Otsubo will cover the six major parts of a digital camera, stressing that this kind of camera is like a basic PC. He uses computer terms to describe the six parts: input, output, CPU (central processing unit), memory and storage, the human interface (the person operating it), and the power system. "[The digital camera] is a highly specialized, single-purpose computer," he says.

"For anyone who's experienced missed shots because their digital camera is slow, [I tell them to] prefocus," Otsubo says. "Anticipate where the action is going to be and have it ready to go. There is a function or mode called 'burst' or 'continuous mode,' and it allows you to take up to eight shots at once, like a mini-movie. You hold down the shutter release, and it takes several shots. I call it PNS -- not point and shoot, but point and spray."

For the best result, Otsubo describes the three components that are crucial for high print quality. The first is a quality photo-printer, preferably one that uses six colors rather than the standard four (black, cyan, magenta, and yellow). A six-color printer includes light cyan and light magenta. For better black-and-white images, there are eight-color printers that include additional gray inks. The second printing component is compatible paper (compatible to the ink), which is more expensive but, according to Otsubo, worth the cost.

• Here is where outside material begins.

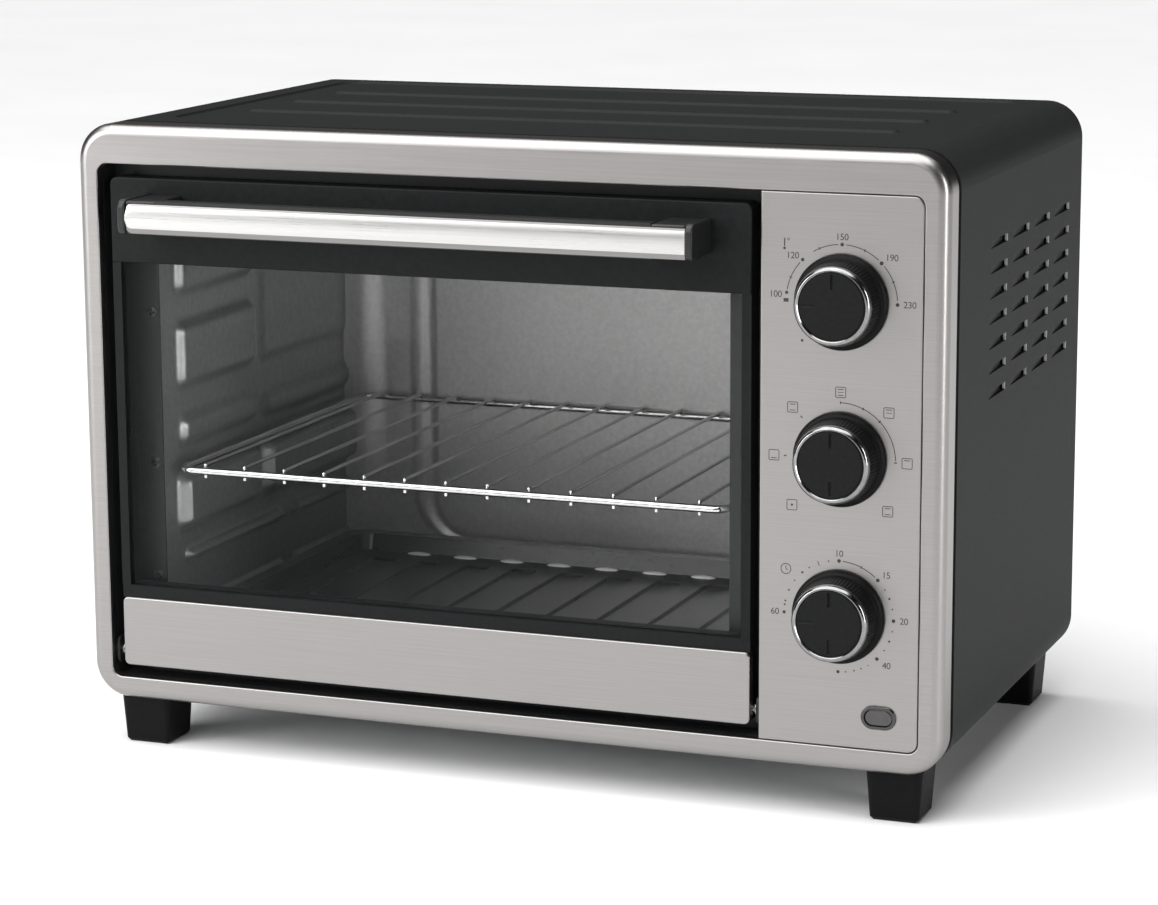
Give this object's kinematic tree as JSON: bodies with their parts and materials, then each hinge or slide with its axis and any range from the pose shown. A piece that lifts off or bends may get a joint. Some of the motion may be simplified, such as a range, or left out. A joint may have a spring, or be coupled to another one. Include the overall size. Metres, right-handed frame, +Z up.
{
  "type": "toaster oven",
  "caption": "Countertop toaster oven with a drop-down glass door, bar handle, three control dials, wire rack and ribbed tray.",
  "frame": {"origin": "on the table, under the middle of the whole oven, handle included", "axes": "+X to the right seen from the front, the door faces -Y, +Z up"},
  "size_m": [0.48, 0.314, 0.3422],
  "materials": {
    "bezel_steel": "brushed stainless steel, grain across",
    "housing_paint": "satin charcoal black paint",
    "zinc_plate": "galvanised sheet",
    "screw_steel": "plated steel",
    "foot_plastic": "black moulded plastic",
    "timer_case": "pressed bell and case",
    "frame_paint": "satin black enamel",
    "cavity_metal": "dark glossy enamelled sheet",
    "heater_sheath": "oxidised steel sheath",
    "ceramic": "glazed ceramic",
    "panel_steel": "brushed stainless steel, grain across",
    "pilot_plastic": "gloss black",
    "pilot_lens": "smoked lens",
    "door_glass": "tempered, lightly smoked",
    "door_black": "satin black",
    "trim_steel": "brushed stainless steel, grain across",
    "handle_plastic": "satin black",
    "rack_chrome": "bright plated wire",
    "tray_enamel": "black enamel",
    "knob_plastic": "fine satin black",
    "knob_ring_chrome": "polished"
  },
  "bodies": {
    "oven_body": {"front_bezel": "bezel_steel", "housing_wrap": "housing_paint", "base_plate": "zinc_plate", "rear_panel": "zinc_plate", "rear_panel_screws": "screw_steel", "cord_inlet_bush": "foot_plastic", "terminal_block": "foot_plastic", "foot_front_left": "foot_plastic", "foot_rear_left": "foot_plastic", "foot_front_right": "foot_plastic", "foot_rear_right": "foot_plastic", "foot_screws": "screw_steel", "front_frame": "frame_paint", "front_frame_screws": "screw_steel", "cavity_left_wall": "cavity_metal", "cavity_right_wall": "cavity_metal", "cavity_floor": "cavity_metal", "cavity_roof": "cavity_metal", "cavity_back_wall": "cavity_metal", "heat_shield": "zinc_plate", "lower_front_heater": "heater_sheath", "upper_front_heater": "heater_sheath", "lower_rear_heater": "heater_sheath", "upper_rear_heater": "heater_sheath", "heater_bushings": "ceramic", "hinge_bracket_left": "zinc_plate", "hinge_bracket_right": "zinc_plate", "hinge_pin_left": "screw_steel", "hinge_pin_right": "screw_steel", "door_spring_left": "screw_steel", "door_spring_right": "screw_steel", "control_panel": "panel_steel", "control_bracket": "zinc_plate", "pilot_bezel": "pilot_plastic", "pilot_lens": "pilot_lens", "thermostat_body": "foot_plastic", "function_switch_body": "foot_plastic", "timer_body": "timer_case"},
    "door": {"door_glass": "door_glass", "door_top_cover": "door_black", "door_left_channel": "door_black", "door_right_channel": "door_black", "door_bottom_rail": "door_black", "door_lower_trim": "trim_steel", "handle_bar": "handle_plastic", "handle_facing": "trim_steel", "handle_left_end": "handle_plastic", "handle_right_end": "handle_plastic", "handle_screws": "screw_steel"},
    "rack": {"wire_rack": "rack_chrome"},
    "tray": {"baking_tray": "tray_enamel"},
    "temperature_dial": {"temperature_knob": "knob_plastic", "temperature_knob_ring": "knob_ring_chrome", "temperature_shaft": "screw_steel"},
    "function_dial": {"function_knob": "knob_plastic", "function_knob_ring": "knob_ring_chrome", "function_shaft": "screw_steel"},
    "timer_dial": {"timer_knob": "knob_plastic", "timer_knob_ring": "knob_ring_chrome", "timer_shaft": "screw_steel"}
  },
  "joints": [
    {"name": "door_hinge", "type": "hinge", "parent": "oven_body", "child": "door", "pos_m": [-0.041, -0.118, 0.053], "axis": [1, 0, 0], "range_deg": [0, 90], "stiffness_Nm_per_rad": 0.6, "springref_deg": -20.05},
    {"name": "rack_slide", "type": "slide", "parent": "oven_body", "child": "rack", "axis": [0, -1, 0], "range_m": [0, 0.15]},
    {"name": "tray_slide", "type": "slide", "parent": "oven_body", "child": "tray", "axis": [0, -1, 0], "range_m": [0, 0.026]},
    {"name": "temperature_turn", "type": "hinge", "parent": "oven_body", "child": "temperature_dial", "pos_m": [0.1858, -0.127, 0.267], "axis": [0, 1, 0], "range_deg": [-135, 90]},
    {"name": "function_turn", "type": "hinge", "parent": "oven_body", "child": "function_dial", "pos_m": [0.1858, -0.127, 0.188], "axis": [0, 1, 0], "range_deg": [-135, 135]},
    {"name": "timer_turn", "type": "hinge", "parent": "oven_body", "child": "timer_dial", "pos_m": [0.1858, -0.127, 0.1075], "axis": [0, 1, 0], "range_deg": [-45, 270]}
  ],
  "couplings": [
    {"joint": "rack_slide", "follows": "door_hinge", "m_per_rad": 0.095},
    {"joint": "tray_slide", "follows": "door_hinge", "m_per_rad": 0.016}
  ]
}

Finally, Otsubo recommends high-quality software. "There's free software that comes with cameras -- it's often poorly written stuff of minimal value. The technical term for it is 'crap,'" he says. "There's a full-featured program, Photoshop Element Three, but it's expensive." This software, which is a simpler version of Photoshop, retails for $90; Photoshop is around $650. "The ones I recommend are shareware programs." Shareware is software that is free to download from the Internet and often includes a suggested monetary contribution to the program's writer(s).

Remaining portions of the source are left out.